*MATERIALS PROVIDED:*
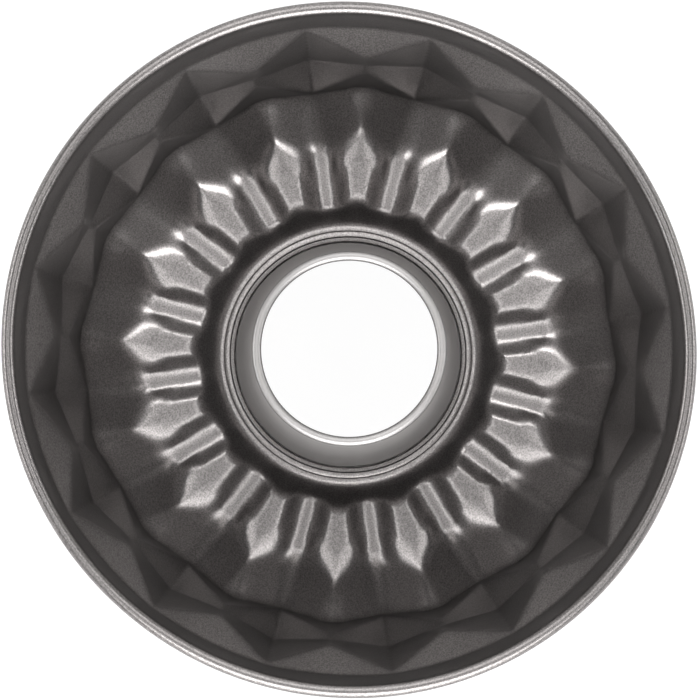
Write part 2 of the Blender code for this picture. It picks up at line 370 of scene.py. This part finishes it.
def facets():
    """The body's inner face in half a flute: flat facets of the wall and of the floor, and curved quads."""
    floor = SHEET
    rib = SHEET + RIB_HEIGHT
    neck = neck_foot()
    fan_tip = from_rim(0, FAN_TIP)
    fan_corner = on_fan(1, FAN_CORNER_STEP)
    kite_top = from_rim(1, KITE_TOP)
    kite_side = from_rim(0, KITE_SIDE)
    kite_tip = from_floor(1, KITE_TIP)
    kite_low = from_rim(0, (0, KITE_LOW_STEP))
    facing = newell([kite_side, kite_top, kite_tip])
    kite_low.z = kite_side.z - facing.x * (kite_low.x - kite_side.x) / facing.z
    valley = from_floor(0, VALLEY_TOP)
    valley_side = from_floor(VALLEY_WIDTH, VALLEY_TOP)
    tip = at(0, STAR_TIP, floor + STAR_RISE)
    shoulder = at(SHOULDER_WIDTH, STAR_SHOULDER, floor + STAR_RISE)
    notch = at(0, STAR_NOTCH, floor)
    waist = at(WAIST_WIDTH, STAR_WAIST, floor)
    star_foot = at(0, TUBE_FOOT + STAR_FOOT, floor)
    stem_foot = at(STEM_WIDTH, TUBE_FOOT + STEM_FOOT, floor)
    stem_arc = at(STEM_WIDTH / 2, TUBE_FOOT + STAR_FOOT + (STEM_FOOT - STAR_FOOT) / 4, floor)
    rib_end = at(1, RIB_END, rib)
    rib_corner = at(1 - RIB_END_WIDTH, RIB_END, rib)
    rib_side = at(1 - RIB_MIDDLE_WIDTH, (RIB_END + TUBE_FOOT + RIB_FOOT) / 2, rib)
    rib_foot_corner = at(1 - RIB_FOOT_WIDTH, TUBE_FOOT + RIB_FOOT, rib)
    rib_foot = at(1, TUBE_FOOT + RIB_FOOT, rib)

    outline = divide([tip, shoulder, rib_corner, rib_end])
    columns = len(outline) - 1
    brow = [valley_side.lerp(kite_tip, i / columns) for i in range(columns + 1)]
    hollow = divide([valley, valley_side])[:-1]
    flute = flute_rows(hollow, brow, tip, outline)

    inner_end = divide([star_foot, stem_arc, stem_foot, rib_foot_corner, rib_foot])
    boss = boss_rows([share_of(p) for p in inner_end])
    moat = moat_rows(inner_end, boss[0])

    wall = [[fan_tip] + neck + [fan_corner],
            [fan_tip, fan_corner, kite_top],
            [fan_tip, kite_top, kite_side],
            [kite_side, kite_top, kite_tip, kite_low],
            [kite_low] + brow[::-1],
            [kite_low, valley_side, valley]]
    ground = [[tip, shoulder, waist, notch],
              [notch, waist, star_foot],
              [star_foot, waist, stem_arc],
              [stem_arc, waist, stem_foot],
              [shoulder, rib_corner, rib_side, waist],
              [waist, rib_side, rib_foot_corner, stem_foot],
              [rib_corner, rib_end, rib_foot, rib_side],
              [rib_side, rib_foot, rib_foot_corner]]
    rim = rim_rows()
    neck_rows = rows_between(rim[-1], neck, NECK_ROWS)
    return wall, ground, strips(rim) + strips(neck_rows) + strips(flute) + strips(moat) + strips(boss)


# Meshes

def edges_of(flat):
    """Each edge of a flat outline: its start, its end, its inward direction and its number of points."""
    edges = []
    for a, b in zip(flat, flat[1:] + flat[:1]):
        length = np.linalg.norm(b - a)
        along = (b - a) / length
        inward = np.array((-along[1], along[0]))
        edges.append((a, b, inward, max(1, round(length / PITCH))))
    return edges


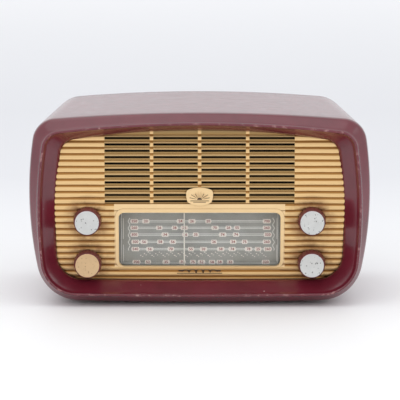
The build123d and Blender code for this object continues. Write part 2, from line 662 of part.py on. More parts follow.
with BuildPart() as speaker_magnet:
    face = BAFFLE_Y + BAFFLE_T + 31.0
    profile = [(0, face - 0.5), (11.3, face - 0.5), (11.3, face + 6.0), (13.2, face + 6.0)]
    profile += [(13.2, face), (25.0, face), (26.0, face + 1.0), (26.0, face + 19.0)]
    profile += [(23.0, face + 22.0), (0, face + 22.0)]
    turned(SPEAKER_X, SPEAKER_Z, profile)
save(speaker_magnet, "speaker_magnet")

with BuildPart() as speaker_cone:
    cone_front = rim_y + 1.0
    cone_back = rim_y + 24.0
    mouth = (SPEAKER_A - 7.8, SPEAKER_B - 6.8)
    neck = (12.9, 12.8)
    loft([speaker_oval(cone_front, *mouth), speaker_oval(cone_back, *neck)])
    loft([speaker_oval(cone_front - PAPER, *mouth), speaker_oval(cone_back - PAPER, *neck)],
         mode=Mode.SUBTRACT)
    tube(SPEAKER_X, SPEAKER_Z, 11.8, 12.6, (cone_back - 0.5, face + 4.0))
    dome = [(0, cone_back - 5.0), (6.5, cone_back - 4.0), (11.0, cone_back - 1.4)]
    dome += [(12.0, cone_back - 0.5)]
    turned(SPEAKER_X, SPEAKER_Z, dome + [(0, cone_back - 0.5)])
save(speaker_cone, "speaker_cone")

# ---------------------------------------------------------------- knobs and controls
CONTROLS = {
    "tuning": (KNOB_X, KNOB_HIGH),
    "band": (KNOB_X, KNOB_LOW),
    "volume": (-KNOB_X, KNOB_HIGH),
    "tone": (-KNOB_X, KNOB_LOW),
}

for control, (x, z) in CONTROLS.items():
    front = KNOB_FRONT
    if z == KNOB_LOW:
        front = KNOB_FRONT + LOW_KNOB_STEP
    rear = front + KNOB_LONG

    # fluted knob with a recess in front for its cap and a blind bore behind
    with BuildPart() as knob:
        bore = SHAFT_R + 0.02
        profile = [(CAP_R + 0.15, front), (KNOB_FRONT_R - 0.6, front), (KNOB_FRONT_R, front + 0.7)]
        profile += [(KNOB_R, rear - 1.2), (KNOB_R, rear), (SHAFT_R + 3.5, rear)]
        profile += [(SHAFT_R + 3.5, rear - 1.0), (bore, rear - 1.0), (bore, front + 4.0)]
        profile += [(0, front + 4.0), (0, front + 2.2), (CAP_R + 0.15, front + 2.2)]
        turned(x, z, profile)
        for flute in range(FLUTES):
            angle = 2 * math.pi * flute / FLUTES
            flute_x = x + (KNOB_R + 0.35) * math.cos(angle)
            flute_z = z + (KNOB_R + 0.35) * math.sin(angle)
            rod(flute_x, flute_z, 1.1, (front + 1.2, rear + 0.1), Mode.SUBTRACT)
    save(knob, f"{control}_knob")

    # spun metal cap, slightly dished, with a rolled edge
    with BuildPart() as cap:
        dish = [(0, front + 1.1), (CAP_R - 1.4, front + 0.2), (CAP_R - 0.6, front)]
        dish += [(CAP_R, front + 0.4), (CAP_R, front + 2.2), (CAP_R - 0.8, front + 2.2)]
        dish += [(CAP_R - 0.8, front + 1.2), (0, front + 1.9)]
        turned(x, z, dish)
    save(cap, f"{control}_knob_cap")

    # quarter-inch shaft from inside the knob to inside the control
    with BuildPart() as shaft:
        end = PLATE_BACK + 8.0
        profile = [(0, front + 4.1), (SHAFT_R, front + 4.1)]
        if control == "tuning":
            spool = PULLEY_R - CORD_R - 0.3
            flange = PULLEY_R + 1.2
            profile += [(SHAFT_R, CORD_Y - 2.4), (flange, CORD_Y - 2.4), (flange, CORD_Y - 1.9)]
            profile += [(spool, CORD_Y - 1.6), (spool, CORD_Y + 1.2), (flange, CORD_Y + 1.5)]
            profile += [(flange, CORD_Y + 2.0), (SHAFT_R, CORD_Y + 2.0)]
        profile += [(SHAFT_R, end), (0, end)]
        turned(x, z, profile)
    save(shaft, f"{control}_shaft")

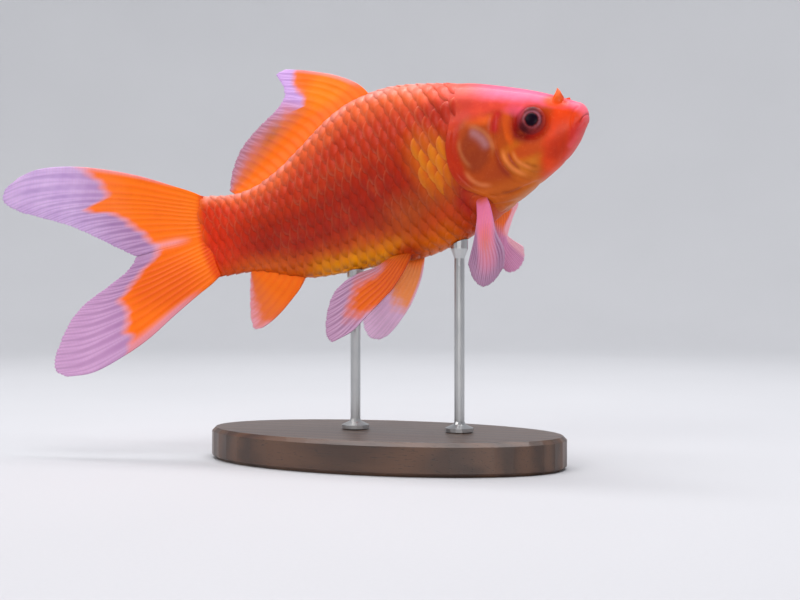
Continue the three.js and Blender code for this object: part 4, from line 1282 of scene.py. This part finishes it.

*GIVEN REQUEST:* Gather every line containing the word "Write" and copy it.

*ANSWER TO THIS PROBLEM:*
Write part 2 of the Blender code for this picture. It picks up at line 370 of scene.py. This part finishes it.
The build123d and Blender code for this object continues. Write part 2, from line 662 of part.py on. More parts follow.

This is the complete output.